A side note: I worked in the coin-op vending industry in the early days of the move from coins to mag cards and before the later, fully connected credit card operated machines. I was surprised that so much equipment came back 'salted' i.e. someone shoot a syringe-full of salt water into the various openings of the enclosure. When that contacted a PCB, electrolysis would destroy the traces, IC pins etc. I was told that some early electronic bill changers, controlled by relays and discrete logic - gates and flip flops, could be made to 'jackpot'. Salting the board would turn on the coin dispense motor and dispense all the coins in stock. The knowledge spread and took root. Decades later, we still got equipment of all kinds salted even though actual coins were long gone. If it looked like it might have money in it, it was a target.

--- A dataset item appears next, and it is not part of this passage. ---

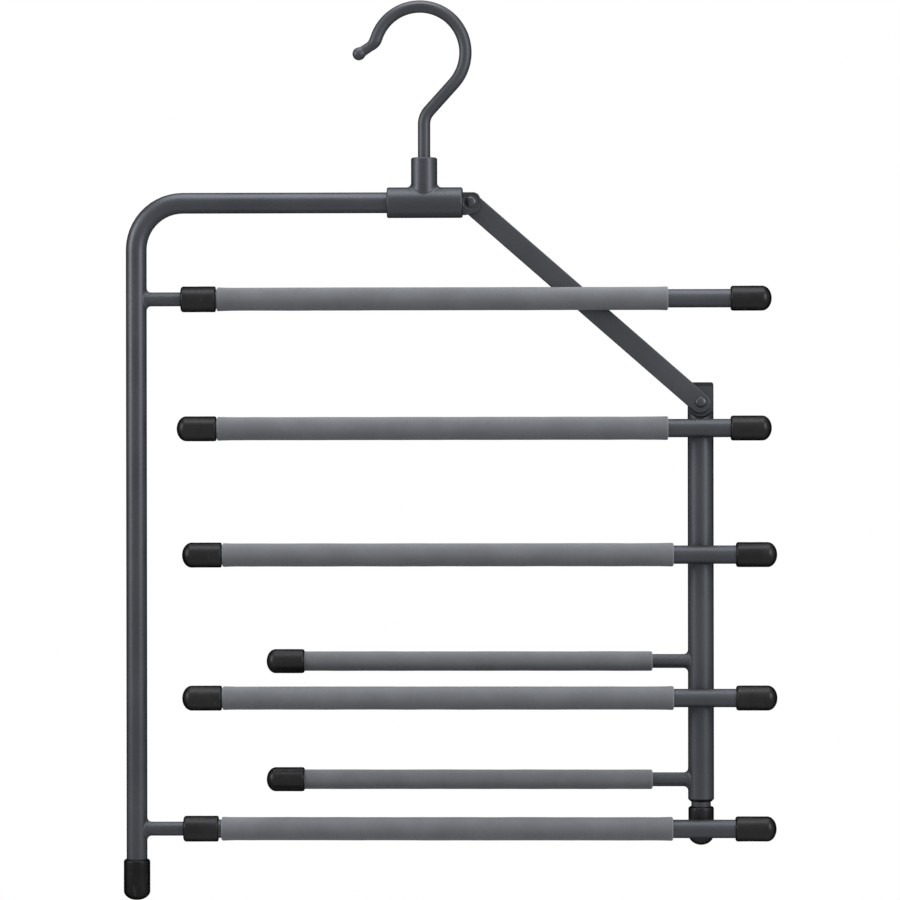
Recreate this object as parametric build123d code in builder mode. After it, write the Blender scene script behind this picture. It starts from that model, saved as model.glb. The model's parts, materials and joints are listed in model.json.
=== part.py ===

Random discovery by tipsy sailors aside, it amazed me how that knowledge spread pre-internet through literally generations of petty thieves and persists decades after the original problem was fixed.
With our training ship moored in Marseille, our consul in Paris received from the metro authorities a bag full of DRF mints that were sold in the onboard canteen.

Legend has it that their size exactly matched the metro's tokens. Creative crewmembers.